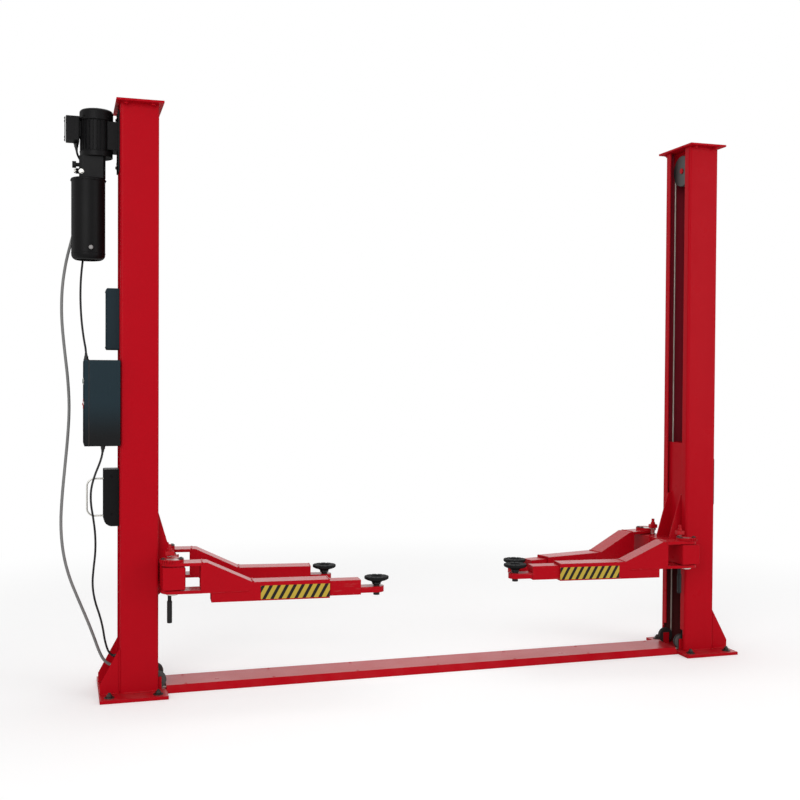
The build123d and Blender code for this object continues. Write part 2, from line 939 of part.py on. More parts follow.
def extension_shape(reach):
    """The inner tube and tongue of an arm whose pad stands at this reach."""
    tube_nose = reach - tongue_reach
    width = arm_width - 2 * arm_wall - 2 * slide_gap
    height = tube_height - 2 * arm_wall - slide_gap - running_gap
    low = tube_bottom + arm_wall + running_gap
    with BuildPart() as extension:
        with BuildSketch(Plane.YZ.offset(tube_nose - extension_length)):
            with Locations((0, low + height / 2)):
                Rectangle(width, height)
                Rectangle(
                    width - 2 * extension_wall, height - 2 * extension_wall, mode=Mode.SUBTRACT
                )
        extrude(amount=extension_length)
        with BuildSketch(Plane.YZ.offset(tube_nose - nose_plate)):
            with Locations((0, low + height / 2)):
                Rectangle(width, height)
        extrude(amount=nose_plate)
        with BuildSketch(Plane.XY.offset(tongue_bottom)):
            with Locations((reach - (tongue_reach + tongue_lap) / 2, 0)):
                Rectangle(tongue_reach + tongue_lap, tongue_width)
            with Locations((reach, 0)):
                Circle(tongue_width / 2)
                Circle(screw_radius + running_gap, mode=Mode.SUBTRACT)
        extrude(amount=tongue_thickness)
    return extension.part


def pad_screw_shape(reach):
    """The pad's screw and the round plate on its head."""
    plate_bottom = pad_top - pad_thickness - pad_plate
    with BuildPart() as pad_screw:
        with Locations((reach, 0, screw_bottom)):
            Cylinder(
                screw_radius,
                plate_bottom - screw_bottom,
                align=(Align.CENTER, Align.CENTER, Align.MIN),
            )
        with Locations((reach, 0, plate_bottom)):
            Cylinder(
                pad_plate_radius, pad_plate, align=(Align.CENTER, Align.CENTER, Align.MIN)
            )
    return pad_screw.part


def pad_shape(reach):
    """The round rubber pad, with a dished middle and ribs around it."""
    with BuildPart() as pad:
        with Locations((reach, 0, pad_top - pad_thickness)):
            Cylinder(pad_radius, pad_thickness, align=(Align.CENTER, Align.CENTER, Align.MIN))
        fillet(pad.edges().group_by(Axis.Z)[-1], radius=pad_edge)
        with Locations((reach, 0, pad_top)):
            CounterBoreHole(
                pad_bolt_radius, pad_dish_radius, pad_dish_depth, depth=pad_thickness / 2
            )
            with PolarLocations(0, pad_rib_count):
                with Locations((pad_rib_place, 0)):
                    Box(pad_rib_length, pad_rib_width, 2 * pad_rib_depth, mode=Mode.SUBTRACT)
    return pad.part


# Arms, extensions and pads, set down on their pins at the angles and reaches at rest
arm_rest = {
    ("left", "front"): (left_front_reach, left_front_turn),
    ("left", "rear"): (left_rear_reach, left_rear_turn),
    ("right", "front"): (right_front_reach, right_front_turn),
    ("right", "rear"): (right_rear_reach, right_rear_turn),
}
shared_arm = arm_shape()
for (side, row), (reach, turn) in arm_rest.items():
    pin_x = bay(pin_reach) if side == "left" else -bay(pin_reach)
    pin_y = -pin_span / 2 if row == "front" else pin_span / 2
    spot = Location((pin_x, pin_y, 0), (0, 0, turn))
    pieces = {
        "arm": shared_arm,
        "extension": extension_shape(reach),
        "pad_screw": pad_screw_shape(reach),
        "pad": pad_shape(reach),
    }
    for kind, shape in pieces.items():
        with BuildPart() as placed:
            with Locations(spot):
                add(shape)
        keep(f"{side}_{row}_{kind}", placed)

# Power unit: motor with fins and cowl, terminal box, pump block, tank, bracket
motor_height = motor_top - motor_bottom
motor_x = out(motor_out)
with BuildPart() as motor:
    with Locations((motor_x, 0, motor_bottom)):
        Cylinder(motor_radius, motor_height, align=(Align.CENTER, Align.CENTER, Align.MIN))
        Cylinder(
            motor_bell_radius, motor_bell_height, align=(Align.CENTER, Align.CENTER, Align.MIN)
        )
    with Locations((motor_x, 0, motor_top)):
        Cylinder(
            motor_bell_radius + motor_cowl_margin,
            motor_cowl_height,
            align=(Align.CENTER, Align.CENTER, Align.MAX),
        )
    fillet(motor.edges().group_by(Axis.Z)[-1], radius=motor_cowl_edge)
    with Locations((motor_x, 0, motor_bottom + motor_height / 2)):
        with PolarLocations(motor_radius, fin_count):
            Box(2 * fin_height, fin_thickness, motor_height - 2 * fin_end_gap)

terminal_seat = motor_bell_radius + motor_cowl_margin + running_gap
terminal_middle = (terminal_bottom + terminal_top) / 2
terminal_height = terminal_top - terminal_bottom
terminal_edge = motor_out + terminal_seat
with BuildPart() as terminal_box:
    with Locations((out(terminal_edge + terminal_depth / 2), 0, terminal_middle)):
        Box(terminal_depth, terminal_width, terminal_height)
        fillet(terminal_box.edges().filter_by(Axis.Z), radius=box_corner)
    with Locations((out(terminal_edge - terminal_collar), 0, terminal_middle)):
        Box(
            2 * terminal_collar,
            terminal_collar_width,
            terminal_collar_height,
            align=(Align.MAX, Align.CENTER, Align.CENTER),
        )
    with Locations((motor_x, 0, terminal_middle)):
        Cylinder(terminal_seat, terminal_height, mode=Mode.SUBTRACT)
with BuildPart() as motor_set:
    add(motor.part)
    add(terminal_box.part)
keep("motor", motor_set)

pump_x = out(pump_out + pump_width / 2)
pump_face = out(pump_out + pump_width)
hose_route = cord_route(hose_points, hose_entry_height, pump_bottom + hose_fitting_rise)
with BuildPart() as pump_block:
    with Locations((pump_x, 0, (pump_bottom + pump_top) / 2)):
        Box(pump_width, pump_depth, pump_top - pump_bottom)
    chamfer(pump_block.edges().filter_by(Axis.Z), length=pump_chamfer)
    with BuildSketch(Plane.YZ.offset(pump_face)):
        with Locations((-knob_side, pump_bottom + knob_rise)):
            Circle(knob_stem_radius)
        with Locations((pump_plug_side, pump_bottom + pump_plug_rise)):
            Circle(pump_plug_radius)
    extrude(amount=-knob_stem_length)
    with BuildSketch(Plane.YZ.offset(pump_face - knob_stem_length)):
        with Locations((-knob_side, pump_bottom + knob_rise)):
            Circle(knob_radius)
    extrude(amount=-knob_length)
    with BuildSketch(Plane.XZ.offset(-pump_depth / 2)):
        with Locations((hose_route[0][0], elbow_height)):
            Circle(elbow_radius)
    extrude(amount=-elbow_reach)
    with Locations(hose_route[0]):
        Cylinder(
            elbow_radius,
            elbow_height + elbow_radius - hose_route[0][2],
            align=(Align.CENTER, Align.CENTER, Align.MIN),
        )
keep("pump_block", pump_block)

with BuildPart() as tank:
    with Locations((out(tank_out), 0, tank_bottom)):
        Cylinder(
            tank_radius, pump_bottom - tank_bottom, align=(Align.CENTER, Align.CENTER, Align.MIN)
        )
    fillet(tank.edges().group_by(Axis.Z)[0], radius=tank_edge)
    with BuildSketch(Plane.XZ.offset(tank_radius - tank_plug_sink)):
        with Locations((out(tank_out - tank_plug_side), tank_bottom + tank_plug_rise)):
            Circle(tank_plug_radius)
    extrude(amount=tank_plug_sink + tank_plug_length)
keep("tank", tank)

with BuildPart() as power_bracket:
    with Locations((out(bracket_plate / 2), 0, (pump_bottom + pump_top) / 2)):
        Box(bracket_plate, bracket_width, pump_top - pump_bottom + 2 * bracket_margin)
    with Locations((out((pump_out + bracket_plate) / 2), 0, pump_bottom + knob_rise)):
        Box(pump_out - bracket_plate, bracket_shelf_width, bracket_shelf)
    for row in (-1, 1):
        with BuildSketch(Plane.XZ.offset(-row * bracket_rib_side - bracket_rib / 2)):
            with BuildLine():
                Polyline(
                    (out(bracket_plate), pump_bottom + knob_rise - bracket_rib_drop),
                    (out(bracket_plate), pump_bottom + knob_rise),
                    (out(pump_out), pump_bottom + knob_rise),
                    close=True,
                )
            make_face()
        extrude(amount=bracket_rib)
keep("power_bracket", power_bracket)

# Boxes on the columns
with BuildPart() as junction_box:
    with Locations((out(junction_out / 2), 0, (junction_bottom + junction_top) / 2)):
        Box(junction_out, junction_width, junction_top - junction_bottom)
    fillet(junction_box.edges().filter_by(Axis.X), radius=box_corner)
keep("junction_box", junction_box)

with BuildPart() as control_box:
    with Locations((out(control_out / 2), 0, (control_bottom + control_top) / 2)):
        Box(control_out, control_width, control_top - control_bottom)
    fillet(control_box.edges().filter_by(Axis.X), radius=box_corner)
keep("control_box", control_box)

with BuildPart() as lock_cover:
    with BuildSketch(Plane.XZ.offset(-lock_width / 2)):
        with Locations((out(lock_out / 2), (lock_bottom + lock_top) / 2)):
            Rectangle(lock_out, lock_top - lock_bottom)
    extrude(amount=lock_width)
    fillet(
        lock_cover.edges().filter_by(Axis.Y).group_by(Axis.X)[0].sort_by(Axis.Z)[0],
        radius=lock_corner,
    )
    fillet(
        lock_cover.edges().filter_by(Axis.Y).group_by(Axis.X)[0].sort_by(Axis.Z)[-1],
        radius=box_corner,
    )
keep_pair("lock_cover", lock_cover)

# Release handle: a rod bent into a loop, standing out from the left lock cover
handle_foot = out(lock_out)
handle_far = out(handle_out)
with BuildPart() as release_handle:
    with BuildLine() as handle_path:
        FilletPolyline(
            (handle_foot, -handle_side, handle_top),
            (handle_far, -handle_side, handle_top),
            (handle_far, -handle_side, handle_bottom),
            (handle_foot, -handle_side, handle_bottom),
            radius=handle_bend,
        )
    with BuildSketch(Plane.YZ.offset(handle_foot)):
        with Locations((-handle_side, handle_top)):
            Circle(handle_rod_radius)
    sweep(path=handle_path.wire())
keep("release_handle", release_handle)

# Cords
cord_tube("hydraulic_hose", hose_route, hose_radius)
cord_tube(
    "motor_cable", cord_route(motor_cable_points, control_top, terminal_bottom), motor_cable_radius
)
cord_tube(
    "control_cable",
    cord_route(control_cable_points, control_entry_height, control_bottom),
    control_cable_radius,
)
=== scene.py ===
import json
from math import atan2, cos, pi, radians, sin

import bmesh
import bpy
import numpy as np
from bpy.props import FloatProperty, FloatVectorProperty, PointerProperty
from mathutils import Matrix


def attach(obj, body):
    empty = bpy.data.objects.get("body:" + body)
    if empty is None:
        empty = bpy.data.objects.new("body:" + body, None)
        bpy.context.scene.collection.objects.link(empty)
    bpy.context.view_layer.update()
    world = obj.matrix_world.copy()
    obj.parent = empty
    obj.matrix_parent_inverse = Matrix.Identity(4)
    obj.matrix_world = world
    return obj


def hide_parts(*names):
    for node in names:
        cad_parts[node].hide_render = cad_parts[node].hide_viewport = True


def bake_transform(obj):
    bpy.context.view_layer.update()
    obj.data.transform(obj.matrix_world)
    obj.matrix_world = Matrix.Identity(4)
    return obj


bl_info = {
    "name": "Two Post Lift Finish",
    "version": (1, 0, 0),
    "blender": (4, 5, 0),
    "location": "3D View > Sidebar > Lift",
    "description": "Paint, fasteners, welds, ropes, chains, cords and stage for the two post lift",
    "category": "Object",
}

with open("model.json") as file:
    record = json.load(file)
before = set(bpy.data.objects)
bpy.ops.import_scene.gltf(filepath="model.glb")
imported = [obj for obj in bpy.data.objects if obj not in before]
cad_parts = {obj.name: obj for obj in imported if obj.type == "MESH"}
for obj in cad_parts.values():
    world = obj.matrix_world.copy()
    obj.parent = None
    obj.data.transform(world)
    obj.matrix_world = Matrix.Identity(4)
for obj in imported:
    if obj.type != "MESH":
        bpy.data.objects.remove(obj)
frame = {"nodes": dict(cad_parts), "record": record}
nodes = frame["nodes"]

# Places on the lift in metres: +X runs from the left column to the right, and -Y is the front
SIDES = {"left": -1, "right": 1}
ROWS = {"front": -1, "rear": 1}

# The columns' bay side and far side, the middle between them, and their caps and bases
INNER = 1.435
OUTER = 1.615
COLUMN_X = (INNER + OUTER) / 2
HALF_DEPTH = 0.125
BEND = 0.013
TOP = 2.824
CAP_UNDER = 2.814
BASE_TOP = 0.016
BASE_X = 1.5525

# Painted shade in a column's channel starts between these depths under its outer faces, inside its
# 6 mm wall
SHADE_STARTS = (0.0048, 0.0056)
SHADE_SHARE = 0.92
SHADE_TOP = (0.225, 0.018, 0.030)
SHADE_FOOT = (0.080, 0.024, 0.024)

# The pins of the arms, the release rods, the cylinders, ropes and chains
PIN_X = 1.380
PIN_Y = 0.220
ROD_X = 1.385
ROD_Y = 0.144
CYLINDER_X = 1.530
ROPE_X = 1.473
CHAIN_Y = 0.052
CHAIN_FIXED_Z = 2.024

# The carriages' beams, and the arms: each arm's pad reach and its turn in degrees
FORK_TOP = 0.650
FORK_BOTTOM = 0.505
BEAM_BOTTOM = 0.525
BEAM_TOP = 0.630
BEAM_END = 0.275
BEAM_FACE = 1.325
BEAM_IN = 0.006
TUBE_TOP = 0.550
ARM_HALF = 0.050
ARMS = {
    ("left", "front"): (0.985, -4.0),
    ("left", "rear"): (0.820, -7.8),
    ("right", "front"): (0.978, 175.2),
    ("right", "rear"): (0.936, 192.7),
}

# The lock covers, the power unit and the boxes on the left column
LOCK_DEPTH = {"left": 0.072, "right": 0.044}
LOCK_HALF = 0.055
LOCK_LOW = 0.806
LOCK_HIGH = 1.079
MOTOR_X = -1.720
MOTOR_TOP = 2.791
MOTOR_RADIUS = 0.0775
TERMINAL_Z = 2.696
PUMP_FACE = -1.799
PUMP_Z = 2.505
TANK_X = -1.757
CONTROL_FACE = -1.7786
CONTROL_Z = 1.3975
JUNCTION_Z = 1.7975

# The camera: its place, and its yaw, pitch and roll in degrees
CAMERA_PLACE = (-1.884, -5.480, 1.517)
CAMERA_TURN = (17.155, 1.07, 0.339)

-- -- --

* **What the task requires**
Copy each line of the preceding data that contains the string "objects".

* **Result below**
    empty = bpy.data.objects.get("body:" + body)
        empty = bpy.data.objects.new("body:" + body, None)
        bpy.context.scene.collection.objects.link(empty)
before = set(bpy.data.objects)
imported = [obj for obj in bpy.data.objects if obj not in before]
        bpy.data.objects.remove(obj)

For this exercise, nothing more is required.